Bowie is at times brashly surreal: ‘I’m sittin’ in the chestnut tree/ who the fuck’s gonna mess with me?’ he spits on ‘Girl Loves Me’. He’s kept a sense of humour: ‘man she punched me like a dude’, he reflects on clattering mess ‘Tis a Pity She was a Whore.’ Androgynous till the end is our David. Disturbingly, Bowie’s infallible voice often conveys resignation and fear. ‘Look up here man, I’m in danger/ I’ve got nothing left to lose’ wails the doomed maverick on ‘Lazarus’, aided by beautifully elegiac saxophone and macabre, steel-scraping guitar work. It’s difficult contemplating Bowie scared, but here he is in all his fragility, contemplating mortality.[video:https://www.youtube.com/watch?v=qqW-kvU5cLg]

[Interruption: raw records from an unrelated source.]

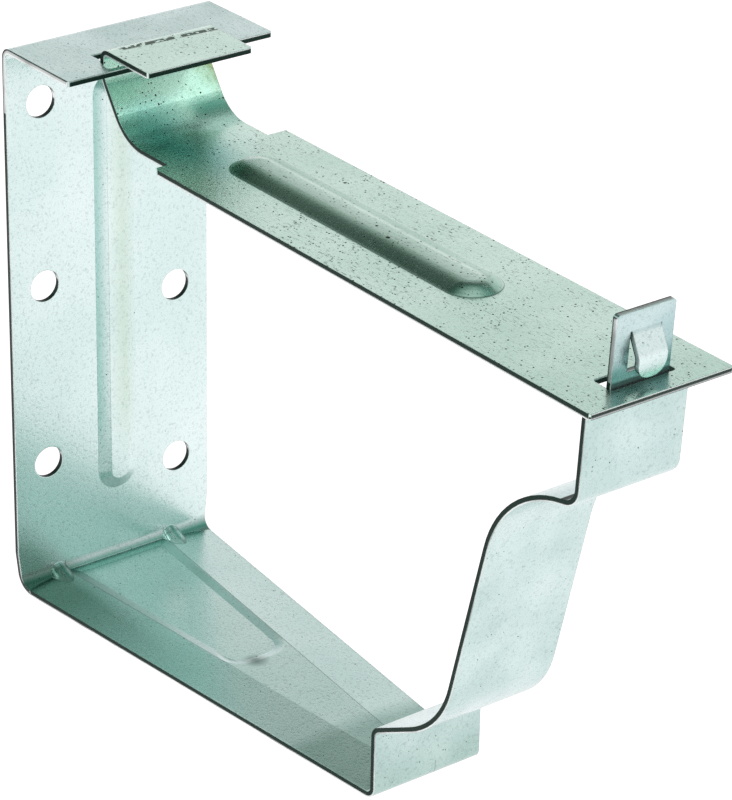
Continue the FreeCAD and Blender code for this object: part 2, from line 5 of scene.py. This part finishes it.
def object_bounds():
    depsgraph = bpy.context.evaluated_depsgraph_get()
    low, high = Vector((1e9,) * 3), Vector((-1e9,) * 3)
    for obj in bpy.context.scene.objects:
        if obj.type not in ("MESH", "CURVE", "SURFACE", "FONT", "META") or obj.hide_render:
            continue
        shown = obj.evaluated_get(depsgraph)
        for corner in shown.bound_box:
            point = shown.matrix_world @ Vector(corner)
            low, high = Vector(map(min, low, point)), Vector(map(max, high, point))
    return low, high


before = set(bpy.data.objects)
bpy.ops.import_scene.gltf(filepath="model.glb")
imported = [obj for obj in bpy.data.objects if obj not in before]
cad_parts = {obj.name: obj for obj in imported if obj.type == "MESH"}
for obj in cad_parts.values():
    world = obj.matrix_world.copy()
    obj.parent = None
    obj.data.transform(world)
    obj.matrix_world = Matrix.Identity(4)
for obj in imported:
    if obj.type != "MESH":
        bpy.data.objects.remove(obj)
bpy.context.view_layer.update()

# Viewpoint: a long lens from the front left, above the strap, with the bracket standing as it
# hangs on the fascia: back plate to the left, lip and locking tab to the right.
lens_data = bpy.data.cameras.new("viewpoint")
viewpoint = bpy.data.objects.new("viewpoint", lens_data)
bpy.context.collection.objects.link(viewpoint)
bpy.context.scene.camera = viewpoint
eye = Vector((0.44212589, -0.29070522, 0.28060857))
across = Vector((0.58777214, 0.80900275, 0.00620114))
upward = Vector((-0.35201441, 0.24883587, 0.90231179))
toward = Vector((0.72842966, -0.53253662, 0.43103942))
turn = Matrix((across, upward, toward)).transposed()
viewpoint.matrix_world = Matrix.Translation(eye) @ turn.to_4x4()
# The focal length and the shifts are in pixels of the picture, the sensor is in millimetres.
picture_width = 732
sensor_width = 36
lens_data.sensor_fit = "HORIZONTAL"
lens_data.sensor_width = sensor_width
lens_data.lens = sensor_width * 3557.255 / picture_width
lens_data.shift_x = 97.615 / picture_width
lens_data.shift_y = -45.135 / picture_width
lens_data.clip_start, lens_data.clip_end = 0.01, 20
bpy.context.scene.view_settings.view_transform = "Standard"


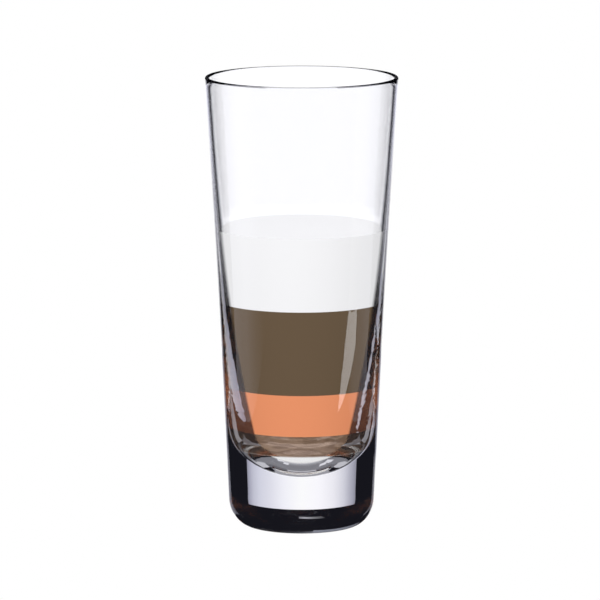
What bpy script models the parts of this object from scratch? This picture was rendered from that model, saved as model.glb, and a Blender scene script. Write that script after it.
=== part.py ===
"""A layered coffee eggnog in its tall, heavy-based tumbler.

Metres, +Z up. The origin is the middle of the foot, on the surface that the glass stands on.
The glass is turned about Z, and each layer of the drink is a turned solid that fills the hollow
between two levels.
"""

import math

import bpy

# The outside of the glass
HEIGHT = 0.164
RIM_RADIUS = 0.035
FOOT_RADIUS = 0.026  # where the side's line would meet the table, before the foot is rounded
FLARE = 0.23  # how far the side bows in between foot and rim, as a share of the taper
HEEL_WIDTH = 0.0078
HEEL_HEIGHT = 0.0098

# The hollow: a thin wall at the rim that thickens into a solid base
RIM_WALL = 0.0016
BASE_WALL = 0.00975  # beside the top of the round bowl that ends the hollow
WALL_POWER = 2.9  # the thickening starts slowly and ends fast
BOWL_TOP = 0.0338

# The levels of the drink, bottom to top, measured from the table
LIQUEUR_TOP = 0.0360
EGGNOG_TOP = 0.0513
COFFEE_TOP = 0.0822
CREAM_TOP = 0.1090
GAP = 0.0003  # between the drink and the glass, and between one layer and the next

TURN_STEPS = 64
WALL_STEP = 0.006  # height of one facet on the walls
BOWL_STEPS = 9
HEEL_STEPS = 8
RIM_STEPS = 6
MERGE_DISTANCE = 0.00001
SHARP_ANGLE = math.radians(35)

WALL_SLOPE_SPAN = 0.0001  # height over which a wall's slope is measured


def outer_radius(z):
    """Radius of the outside of the glass at height z, before the foot is rounded."""
    rise = z / HEIGHT
    return FOOT_RADIUS + (RIM_RADIUS - FOOT_RADIUS) * (rise - FLARE * rise * (1 - rise))


def wall_radius(z):
    """Radius of the hollow at height z, above the bowl."""
    depth = (HEIGHT - z) / (HEIGHT - BOWL_TOP)
    wall = RIM_WALL + (BASE_WALL - RIM_WALL) * depth**WALL_POWER
    return outer_radius(z) - wall


def bowl():
    """Centre height and radius of the ball that meets the wall, without a kink, at the bowl's top."""
    radius = wall_radius(BOWL_TOP)
    slope = (wall_radius(BOWL_TOP + WALL_SLOPE_SPAN) - radius) / WALL_SLOPE_SPAN
    return BOWL_TOP + slope * radius, radius * math.hypot(1, slope)


def heights(low, high):
    """Heights from low to high, both included, about one wall facet apart."""
    count = max(1, round((high - low) / WALL_STEP))
    return [low + (high - low) * i / count for i in range(count + 1)]


def bowl_points(clearance):
    """The bowl's outline from its lowest point up to the wall, this far inside the glass."""
    centre, radius = bowl()
    end = math.acos((centre - BOWL_TOP) / radius)
    angles = [end * i / BOWL_STEPS for i in range(BOWL_STEPS + 1)]
    reach = radius - clearance
    return [(reach * math.sin(a), centre - reach * math.cos(a)) for a in angles]


def glass_profile():
    """From the bottom of the hollow up the inside, over the rim, and down the outside to the foot."""
    points = bowl_points(clearance=0)
    rim_radius = RIM_WALL / 2
    rim_base = HEIGHT - rim_radius
    points += [(wall_radius(z), z) for z in heights(BOWL_TOP, rim_base)[1:]]
    middle = (wall_radius(rim_base) + outer_radius(rim_base)) / 2
    half_wall = outer_radius(rim_base) - middle
    for i in range(1, RIM_STEPS + 1):
        a = math.pi * i / RIM_STEPS
        points.append((middle - half_wall * math.cos(a), rim_base + rim_radius * math.sin(a)))
    points += [(outer_radius(z), z) for z in reversed(heights(HEEL_HEIGHT, rim_base)[:-1])]
    for i in range(1, HEEL_STEPS + 1):
        a = math.pi / 2 * i / HEEL_STEPS
        z = HEEL_HEIGHT * (1 - math.sin(a))
        points.append((outer_radius(z) - HEEL_WIDTH * (1 - math.cos(a)), z))
    points.append((0, 0))
    return points


def layer_profile(low, high):
    """A layer with flat faces at low and high, whose side keeps the gap to the wall."""
    points = [(0, high)]
    points += [(wall_radius(z) - GAP, z) for z in reversed(heights(low, high))]
    points.append((0, low))
    return points


def bottom_layer_profile(high):
    """The lowest layer, which fills the bowl."""
    points = [(0, high)]
    points += [(wall_radius(z) - GAP, z) for z in reversed(heights(BOWL_TOP, high)[1:])]
    points += reversed(bowl_points(clearance=GAP))
    return points


def turned(name, profile, material, collection):
    """A solid made by turning a profile of (radius, height) points once round Z."""
    mesh = bpy.data.meshes.new(name)
    edges = [(i, i + 1) for i in range(len(profile) - 1)]
    mesh.from_pydata([(r, 0, z) for r, z in profile], edges, [])
    solid = bpy.data.objects.new(name, mesh)
    collection.objects.link(solid)
    screw = solid.modifiers.new("Turn", "SCREW")
    screw.axis = "Z"
    screw.angle = 2 * math.pi
    screw.steps = TURN_STEPS
    screw.render_steps = TURN_STEPS
    screw.use_merge_vertices = True
    screw.merge_threshold = MERGE_DISTANCE
    depsgraph = bpy.context.evaluated_depsgraph_get()
    turned_mesh = bpy.data.meshes.new_from_object(solid.evaluated_get(depsgraph))
    solid.modifiers.clear()
    solid.data = turned_mesh
    bpy.data.meshes.remove(mesh)
    turned_mesh.name = name
    turned_mesh.shade_smooth()
    turned_mesh.set_sharp_from_angle(angle=SHARP_ANGLE)
    turned_mesh.materials.append(material)
    return solid


def principled(name, colour, roughness, transmission=0.0, ior=1.45):
    """A Principled material from an 8-bit sRGB colour."""
    def linear(channel):
        value = channel / 255
        return value / 12.92 if value <= 0.04045 else ((value + 0.055) / 1.055) ** 2.4

    material = bpy.data.materials.new(name)
    material.use_nodes = True
    shader = material.node_tree.nodes["Principled BSDF"]
    shader.inputs["Base Color"].default_value = (*[linear(c) for c in colour], 1)
    shader.inputs["Roughness"].default_value = roughness
    shader.inputs["Metallic"].default_value = 0.0
    shader.inputs["Transmission Weight"].default_value = transmission
    shader.inputs["IOR"].default_value = ior
    return material


def make_glass(collection):
    """The tumbler: clear soda-lime glass in one piece."""
    clear = principled("clear_glass", (252, 253, 255), 0.02, transmission=1.0, ior=1.5)
    return turned("glass", glass_profile(), clear, collection)


def make_drink(collection):
    """The four layers, from the bowl up to the level of the drink."""
    half = GAP / 2
    liqueur = principled("liqueur", (158, 128, 112), 0.1, transmission=0.4, ior=1.35)
    eggnog = principled("eggnog", (235, 149, 106), 0.3)
    coffee = principled("milky_coffee", (104, 87, 68), 0.3)
    cream = principled("cream", (246, 246, 247), 0.5)
    turned("liqueur_layer", bottom_layer_profile(LIQUEUR_TOP - half), liqueur, collection)
    turned("eggnog_layer", layer_profile(LIQUEUR_TOP + half, EGGNOG_TOP - half), eggnog, collection)
    turned("coffee_layer", layer_profile(EGGNOG_TOP + half, COFFEE_TOP - half), coffee, collection)
    turned("cream_layer", layer_profile(COFFEE_TOP + half, CREAM_TOP), cream, collection)


for leftover in list(bpy.data.objects):
    bpy.data.objects.remove(leftover)

coffee_eggnog = bpy.data.collections.new("coffee_eggnog")
bpy.context.scene.collection.children.link(coffee_eggnog)
make_glass(coffee_eggnog)
make_drink(coffee_eggnog)
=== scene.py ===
"""The looks of a layered coffee eggnog in its tall, heavy-based tumbler.

Metres, +Z up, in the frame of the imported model. The photograph looks along +Y.
"""

import math

import bpy
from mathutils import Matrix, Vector


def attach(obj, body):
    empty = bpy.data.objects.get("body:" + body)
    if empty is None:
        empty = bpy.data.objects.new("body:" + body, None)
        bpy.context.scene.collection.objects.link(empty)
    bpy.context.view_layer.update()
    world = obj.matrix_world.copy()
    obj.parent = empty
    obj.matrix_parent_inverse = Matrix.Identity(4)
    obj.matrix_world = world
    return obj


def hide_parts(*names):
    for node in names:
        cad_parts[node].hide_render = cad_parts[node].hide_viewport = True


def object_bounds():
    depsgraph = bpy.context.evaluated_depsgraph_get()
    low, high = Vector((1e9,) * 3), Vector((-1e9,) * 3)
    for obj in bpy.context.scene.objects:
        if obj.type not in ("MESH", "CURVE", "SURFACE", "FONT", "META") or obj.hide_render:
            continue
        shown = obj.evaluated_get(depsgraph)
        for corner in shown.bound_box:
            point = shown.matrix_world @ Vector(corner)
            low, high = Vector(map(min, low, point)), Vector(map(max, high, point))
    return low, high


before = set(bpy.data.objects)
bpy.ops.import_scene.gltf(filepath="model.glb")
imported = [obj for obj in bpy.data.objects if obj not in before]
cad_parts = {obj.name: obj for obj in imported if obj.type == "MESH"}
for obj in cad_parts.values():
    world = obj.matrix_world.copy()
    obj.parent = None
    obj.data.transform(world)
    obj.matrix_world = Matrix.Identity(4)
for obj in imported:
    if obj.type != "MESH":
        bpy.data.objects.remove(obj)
cad_low, cad_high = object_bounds()


# Tumbler
# One piece of pressed soda-lime glass: a thin, fire-polished rim, a wall that thickens into a solid
# base, and a hollow with a round bottom. It is drawn up ring by ring from the disc that it stands on.
HEIGHT = cad_high.z
RIM_RADIUS = 0.035
FOOT_RADIUS = 0.026  # where the side's line would meet the table, before the heel is rounded
FLARE = 0.23  # how far the side bows in between foot and rim, as a share of the taper
HEEL_WIDTH = 0.0078
HEEL_HEIGHT = 0.0098
RIM_WALL = 0.0016
BASE_WALL = 0.00975  # beside the top of the hollow's round bottom
WALL_POWER = 2.9  # the thickening starts slowly and ends fast
BOWL_TOP = 0.0338
SLOPE_SPAN = 0.0001  # height over which the wall's slope is measured
TURN_SEGMENTS = 192
WALL_RING = 0.002  # height from one ring of the walls to the next
BOWL_RINGS = 20
HEEL_RINGS = 16
RIM_RINGS = 12
SHARP_ANGLE = math.radians(35)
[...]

He sounds simultaneously terrified and determined on ‘Dollar Days’, encapsulated by the contradictory couplet ‘I’m dying too (or to?) / I’m trying to (or too?).’ Closer ‘I Can’t Give Everything Away’ is Bowie clinging onto the ledge of every word for support as he tries to reconcile transparency and privacy. His cryptic lyrics recall Irish playwright Samuel Beckett, who spent most of his career laughing at audiences’ attempts to decode his important sounding phrases. Bowie leaves signposts to dark and deformed roads leading to different places, some of which are dead ends. Previous records demonstrated he was a cosmonaut amongst men, but Blackstar is Bowie’s most human record, because it shows the great man at his most fearful. Death humanised the starman and brought him down to earth.
A true musical icon
The diverse range of artists mourning The Thin White Duke’s passing are children of his restless interest in eclectic cultural references. From M.I.A to Pulled Apart by Horses, Lorde to Q-Tip, musical clans cast aside their rivalries and gushed about Bowie’s influence on their music, clothes and outlook on life. Unlike Michael Jackson, who received sugary eulogies from fake friends who’d abandoned him after he became a gift to satire, Bowie got genuinely warm praise from those who like to think they knew him. Listening to his interviews, Bowie seemed a charming and friendly intellectual whose restless pursuit of knowledge led him down artistic routes no one will ever traverse as successfully. His ability to unite people across continents, ages and class was as powerful in death as it was in life.